Abstract
This survey establishes a structured taxonomy for memory mechanisms in LLM-driven AI systems by systematically mapping them to human cognitive neuroscience. The authors introduce a 3D-8Q classification framework that organizes AI memory across three axes: object (personal vs. system), form (parametric vs. non-parametric), and time (short-term vs. long-term), yielding eight functional quadrants. By synthesizing literature on memory construction, management, retrieval, and inference optimization, the paper provides a unified architectural lens for understanding how agents retain, recall, and adapt information. It concludes by outlining critical research frontiers, including multimodal integration, real-time stream memory, collaborative architectures, and collective privacy preservation.
Key Concepts
- 3D-8Q Memory Taxonomy: A multidimensional classification framework mapping AI memory capabilities based on object (personal/system), form (parametric/non-parametric), and retention duration (short-term/long-term).
- Personal vs. System Memory: Personal memory stores user-specific data for behavioral adaptation and personalization; system memory captures intermediate task execution states to enable reasoning, planning, and self-reflection.
- Parametric vs. Non-Parametric Memory Storage: Parametric memory encodes information directly within model weights via fine-tuning or editing, while non-parametric memory utilizes external structures (vectors, graphs, KV caches) dynamically accessible during inference.
- Neuroscience-Inspired Memory Dynamics: AI memory processes analogously to human cognition, including consolidation (stabilizing working traces to long-term storage) and reconsolidation (reactivating and updating memories upon new interactions).
- KV Cache Management and Reuse: A parametric short-term system memory technique that accelerates autoregressive generation by caching and reusing attention keys and values across tokens, prompts, or serving requests.
- Paradigm Shifts in Memory Architecture: Evolution from unimodal to multimodal, batch/static to continuous stream processing, isolated to collaborative shared memory, and from rule-based to automated self-evolution.
Key Equations and Algorithms
- None (The source is a conceptual survey and taxonomy; it presents no mathematical formulations, loss functions, or algorithmic pseudocode.)
Key Claims and Findings
- Categorizing AI memory exclusively by temporal duration is structurally insufficient; a multidimensional taxonomy incorporating object and representation form is required to capture the full scope of LLM-driven memory systems.
- Personal non-parametric long-term memory operates through a pipeline of construction (extraction/consolidation), management (deduplication/conflict resolution/re-consolidation), retrieval (vector/graph/SQL-based), and downstream application integration.
- Parametric short-term system memory dominates inference optimization, where KV cache compression, quantization, and token/sentence-level reuse significantly reduce computational overhead and latency during multi-turn generation.
- System non-parametric long-term memory enables continual agent improvement by storing, abstracting, and reusing successful reasoning traces, workflow paths, and failure reflections to refine future task execution.
- Current memory architectures face fundamental constraints in multimodal fusion, real-time state updating, cross-domain knowledge sharing, and scalable privacy frameworks, necessitating a shift toward adaptive, connected, and collectively secure memory ecosystems.
Terminology
- 3D-8Q Taxonomy: The paper’s proposed classification schema that intersects three categorical dimensions (object, form, time) to define eight distinct memory quadrants, each with a specific cognitive role and architectural function.
- Parametric Memory: Knowledge or state encoded directly within a model’s trainable or editable parameters, enabling implicit retention, high compression, and direct inference access but at the cost of update scalability.
- Non-Parametric Memory: External, weight-independent storage structures (e.g., vector databases, knowledge graphs, KV caches) that AI systems dynamically query during inference to supplement context without weight modification.
- Memory Consolidation/Reconsolidation: The AI analog of neurobiological processes; consolidation stabilizes transient working memory into durable long-term storage, while reconsolidation dynamically updates or restructures memories upon reactivation.
- Stream Memory vs.

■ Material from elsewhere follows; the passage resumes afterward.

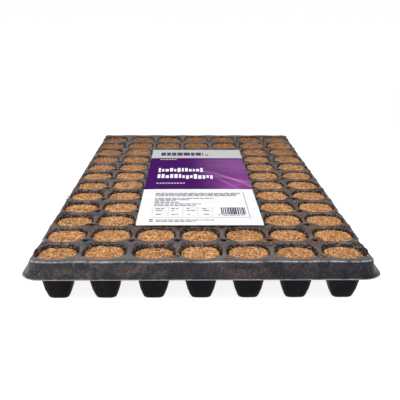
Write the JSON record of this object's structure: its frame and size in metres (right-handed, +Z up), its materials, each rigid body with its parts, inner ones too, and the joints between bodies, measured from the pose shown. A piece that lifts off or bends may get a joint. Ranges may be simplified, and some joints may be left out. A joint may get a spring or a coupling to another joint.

Static Memory: Stream memory processes and updates information continuously as data arrives in real-time, contrasting with static memory that operates on discrete, delayed batches of accumulated information.
- KV Cache Reuse: A serving-level optimization that stores previously computed Q/K/V attention tensors and reuses them across sequential tokens or semantically similar prompts to eliminate redundant computation.